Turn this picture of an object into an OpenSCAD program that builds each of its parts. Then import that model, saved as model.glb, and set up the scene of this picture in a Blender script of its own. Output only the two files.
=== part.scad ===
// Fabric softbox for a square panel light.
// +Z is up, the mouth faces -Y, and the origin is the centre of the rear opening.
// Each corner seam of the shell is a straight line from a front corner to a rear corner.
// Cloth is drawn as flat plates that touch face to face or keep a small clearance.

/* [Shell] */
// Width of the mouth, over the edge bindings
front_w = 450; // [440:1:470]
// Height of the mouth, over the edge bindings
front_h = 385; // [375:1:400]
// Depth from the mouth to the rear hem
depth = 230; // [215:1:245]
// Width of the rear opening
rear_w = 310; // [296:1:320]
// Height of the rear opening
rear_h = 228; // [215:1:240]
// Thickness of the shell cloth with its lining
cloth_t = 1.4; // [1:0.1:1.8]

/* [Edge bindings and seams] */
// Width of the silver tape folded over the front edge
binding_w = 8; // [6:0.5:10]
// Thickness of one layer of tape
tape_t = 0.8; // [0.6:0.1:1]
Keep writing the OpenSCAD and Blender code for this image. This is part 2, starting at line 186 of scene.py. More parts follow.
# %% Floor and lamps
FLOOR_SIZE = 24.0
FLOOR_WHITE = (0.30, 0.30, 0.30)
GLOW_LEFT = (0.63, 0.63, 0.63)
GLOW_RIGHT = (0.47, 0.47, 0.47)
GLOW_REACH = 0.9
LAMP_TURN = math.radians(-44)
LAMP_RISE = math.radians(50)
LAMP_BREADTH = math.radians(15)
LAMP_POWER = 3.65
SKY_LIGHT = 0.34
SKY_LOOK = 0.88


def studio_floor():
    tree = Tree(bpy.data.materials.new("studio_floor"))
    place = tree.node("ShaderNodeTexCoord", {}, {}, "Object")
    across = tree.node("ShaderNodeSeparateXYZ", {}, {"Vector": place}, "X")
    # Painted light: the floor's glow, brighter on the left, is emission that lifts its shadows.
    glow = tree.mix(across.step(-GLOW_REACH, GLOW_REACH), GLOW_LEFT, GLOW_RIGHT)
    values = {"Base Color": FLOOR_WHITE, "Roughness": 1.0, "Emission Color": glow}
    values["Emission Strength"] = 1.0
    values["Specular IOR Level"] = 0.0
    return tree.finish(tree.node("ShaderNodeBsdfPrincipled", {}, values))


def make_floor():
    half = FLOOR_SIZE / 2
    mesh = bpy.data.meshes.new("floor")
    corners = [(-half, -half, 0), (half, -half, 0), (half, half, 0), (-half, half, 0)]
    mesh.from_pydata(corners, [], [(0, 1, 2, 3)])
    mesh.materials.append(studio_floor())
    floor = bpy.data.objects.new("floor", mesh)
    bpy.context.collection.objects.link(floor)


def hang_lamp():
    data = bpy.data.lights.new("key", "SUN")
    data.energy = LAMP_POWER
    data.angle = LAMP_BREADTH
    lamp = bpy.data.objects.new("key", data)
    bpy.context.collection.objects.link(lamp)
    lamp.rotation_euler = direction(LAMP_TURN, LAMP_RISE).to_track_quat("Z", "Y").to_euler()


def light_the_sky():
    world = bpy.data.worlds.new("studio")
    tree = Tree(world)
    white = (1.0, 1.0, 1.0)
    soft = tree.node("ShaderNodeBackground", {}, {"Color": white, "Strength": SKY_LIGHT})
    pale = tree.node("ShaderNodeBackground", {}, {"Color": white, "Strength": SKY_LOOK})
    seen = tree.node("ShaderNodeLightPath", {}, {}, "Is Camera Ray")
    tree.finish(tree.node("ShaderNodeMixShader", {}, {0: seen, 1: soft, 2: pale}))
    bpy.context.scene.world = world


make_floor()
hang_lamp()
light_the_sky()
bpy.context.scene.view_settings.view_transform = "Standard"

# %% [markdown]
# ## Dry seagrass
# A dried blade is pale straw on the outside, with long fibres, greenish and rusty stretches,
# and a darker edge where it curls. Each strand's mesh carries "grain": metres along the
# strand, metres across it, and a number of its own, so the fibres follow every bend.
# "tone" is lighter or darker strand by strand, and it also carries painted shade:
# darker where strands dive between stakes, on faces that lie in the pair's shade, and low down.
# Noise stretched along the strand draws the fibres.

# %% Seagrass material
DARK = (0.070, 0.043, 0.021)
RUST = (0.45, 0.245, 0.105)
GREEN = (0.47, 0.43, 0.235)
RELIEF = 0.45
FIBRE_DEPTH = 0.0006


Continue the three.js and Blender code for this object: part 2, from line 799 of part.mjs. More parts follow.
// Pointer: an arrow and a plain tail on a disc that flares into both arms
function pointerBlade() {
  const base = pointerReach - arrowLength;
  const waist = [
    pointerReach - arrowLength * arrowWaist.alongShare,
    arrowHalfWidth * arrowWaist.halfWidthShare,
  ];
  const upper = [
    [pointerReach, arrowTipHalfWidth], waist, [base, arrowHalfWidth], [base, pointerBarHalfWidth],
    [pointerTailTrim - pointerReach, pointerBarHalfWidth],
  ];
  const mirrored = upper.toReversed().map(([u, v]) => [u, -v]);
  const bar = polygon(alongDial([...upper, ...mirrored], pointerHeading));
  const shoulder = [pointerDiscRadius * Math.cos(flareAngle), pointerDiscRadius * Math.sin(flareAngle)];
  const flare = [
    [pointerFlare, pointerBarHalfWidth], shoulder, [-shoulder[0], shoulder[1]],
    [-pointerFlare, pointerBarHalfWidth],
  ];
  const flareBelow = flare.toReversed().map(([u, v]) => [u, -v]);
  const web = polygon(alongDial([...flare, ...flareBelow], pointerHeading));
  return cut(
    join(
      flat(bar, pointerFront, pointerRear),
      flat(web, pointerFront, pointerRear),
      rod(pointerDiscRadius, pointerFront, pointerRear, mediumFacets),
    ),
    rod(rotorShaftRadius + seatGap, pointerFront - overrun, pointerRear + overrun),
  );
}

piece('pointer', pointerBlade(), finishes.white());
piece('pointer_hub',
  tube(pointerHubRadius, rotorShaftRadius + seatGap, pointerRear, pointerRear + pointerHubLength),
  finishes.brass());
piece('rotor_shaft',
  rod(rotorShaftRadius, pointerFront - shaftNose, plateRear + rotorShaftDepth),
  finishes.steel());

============

» **GIVEN REQUEST**
Reproduce the material verbatim, line by line.

» **THE REPLY**
Turn this picture of an object into an OpenSCAD program that builds each of its parts. Then import that model, saved as model.glb, and set up the scene of this picture in a Blender script of its own. Output only the two files.
=== part.scad ===
// Fabric softbox for a square panel light.
// +Z is up, the mouth faces -Y, and the origin is the centre of the rear opening.
// Each corner seam of the shell is a straight line from a front corner to a rear corner.
// Cloth is drawn as flat plates that touch face to face or keep a small clearance.

/* [Shell] */
// Width of the mouth, over the edge bindings
front_w = 450; // [440:1:470]
// Height of the mouth, over the edge bindings
front_h = 385; // [375:1:400]
// Depth from the mouth to the rear hem
depth = 230; // [215:1:245]
// Width of the rear opening
rear_w = 310; // [296:1:320]
// Height of the rear opening
rear_h = 228; // [215:1:240]
// Thickness of the shell cloth with its lining
cloth_t = 1.4; // [1:0.1:1.8]

/* [Edge bindings and seams] */
// Width of the silver tape folded over the front edge
binding_w = 8; // [6:0.5:10]
// Thickness of one layer of tape
tape_t = 0.8; // [0.6:0.1:1]
Keep writing the OpenSCAD and Blender code for this image. This is part 2, starting at line 186 of scene.py. More parts follow.
# %% Floor and lamps
FLOOR_SIZE = 24.0
FLOOR_WHITE = (0.30, 0.30, 0.30)
GLOW_LEFT = (0.63, 0.63, 0.63)
GLOW_RIGHT = (0.47, 0.47, 0.47)
GLOW_REACH = 0.9
LAMP_TURN = math.radians(-44)
LAMP_RISE = math.radians(50)
LAMP_BREADTH = math.radians(15)
LAMP_POWER = 3.65
SKY_LIGHT = 0.34
SKY_LOOK = 0.88


def studio_floor():
    tree = Tree(bpy.data.materials.new("studio_floor"))
    place = tree.node("ShaderNodeTexCoord", {}, {}, "Object")
    across = tree.node("ShaderNodeSeparateXYZ", {}, {"Vector": place}, "X")
    # Painted light: the floor's glow, brighter on the left, is emission that lifts its shadows.
    glow = tree.mix(across.step(-GLOW_REACH, GLOW_REACH), GLOW_LEFT, GLOW_RIGHT)
    values = {"Base Color": FLOOR_WHITE, "Roughness": 1.0, "Emission Color": glow}
    values["Emission Strength"] = 1.0
    values["Specular IOR Level"] = 0.0
    return tree.finish(tree.node("ShaderNodeBsdfPrincipled", {}, values))


def make_floor():
    half = FLOOR_SIZE / 2
    mesh = bpy.data.meshes.new("floor")
    corners = [(-half, -half, 0), (half, -half, 0), (half, half, 0), (-half, half, 0)]
    mesh.from_pydata(corners, [], [(0, 1, 2, 3)])
    mesh.materials.append(studio_floor())
    floor = bpy.data.objects.new("floor", mesh)
    bpy.context.collection.objects.link(floor)


def hang_lamp():
    data = bpy.data.lights.new("key", "SUN")
    data.energy = LAMP_POWER
    data.angle = LAMP_BREADTH
    lamp = bpy.data.objects.new("key", data)
    bpy.context.collection.objects.link(lamp)
    lamp.rotation_euler = direction(LAMP_TURN, LAMP_RISE).to_track_quat("Z", "Y").to_euler()


def light_the_sky():
    world = bpy.data.worlds.new("studio")
    tree = Tree(world)
    white = (1.0, 1.0, 1.0)
    soft = tree.node("ShaderNodeBackground", {}, {"Color": white, "Strength": SKY_LIGHT})
    pale = tree.node("ShaderNodeBackground", {}, {"Color": white, "Strength": SKY_LOOK})
    seen = tree.node("ShaderNodeLightPath", {}, {}, "Is Camera Ray")
    tree.finish(tree.node("ShaderNodeMixShader", {}, {0: seen, 1: soft, 2: pale}))
    bpy.context.scene.world = world


make_floor()
hang_lamp()
light_the_sky()
bpy.context.scene.view_settings.view_transform = "Standard"

# %% [markdown]
# ## Dry seagrass
# A dried blade is pale straw on the outside, with long fibres, greenish and rusty stretches,
# and a darker edge where it curls. Each strand's mesh carries "grain": metres along the
# strand, metres across it, and a number of its own, so the fibres follow every bend.
# "tone" is lighter or darker strand by strand, and it also carries painted shade:
# darker where strands dive between stakes, on faces that lie in the pair's shade, and low down.
# Noise stretched along the strand draws the fibres.

# %% Seagrass material
DARK = (0.070, 0.043, 0.021)
RUST = (0.45, 0.245, 0.105)
GREEN = (0.47, 0.43, 0.235)
RELIEF = 0.45
FIBRE_DEPTH = 0.0006


Continue the three.js and Blender code for this object: part 2, from line 799 of part.mjs. More parts follow.
// Pointer: an arrow and a plain tail on a disc that flares into both arms
function pointerBlade() {
  const base = pointerReach - arrowLength;
  const waist = [
    pointerReach - arrowLength * arrowWaist.alongShare,
    arrowHalfWidth * arrowWaist.halfWidthShare,
  ];
  const upper = [
    [pointerReach, arrowTipHalfWidth], waist, [base, arrowHalfWidth], [base, pointerBarHalfWidth],
    [pointerTailTrim - pointerReach, pointerBarHalfWidth],
  ];
  const mirrored = upper.toReversed().map(([u, v]) => [u, -v]);
  const bar = polygon(alongDial([...upper, ...mirrored], pointerHeading));
  const shoulder = [pointerDiscRadius * Math.cos(flareAngle), pointerDiscRadius * Math.sin(flareAngle)];
  const flare = [
    [pointerFlare, pointerBarHalfWidth], shoulder, [-shoulder[0], shoulder[1]],
    [-pointerFlare, pointerBarHalfWidth],
  ];
  const flareBelow = flare.toReversed().map(([u, v]) => [u, -v]);
  const web = polygon(alongDial([...flare, ...flareBelow], pointerHeading));
  return cut(
    join(
      flat(bar, pointerFront, pointerRear),
      flat(web, pointerFront, pointerRear),
      rod(pointerDiscRadius, pointerFront, pointerRear, mediumFacets),
    ),
    rod(rotorShaftRadius + seatGap, pointerFront - overrun, pointerRear + overrun),
  );
}

piece('pointer', pointerBlade(), finishes.white());
piece('pointer_hub',
  tube(pointerHubRadius, rotorShaftRadius + seatGap, pointerRear, pointerRear + pointerHubLength),
  finishes.brass());
piece('rotor_shaft',
  rod(rotorShaftRadius, pointerFront - shaftNose, plateRear + rotorShaftDepth),
  finishes.steel());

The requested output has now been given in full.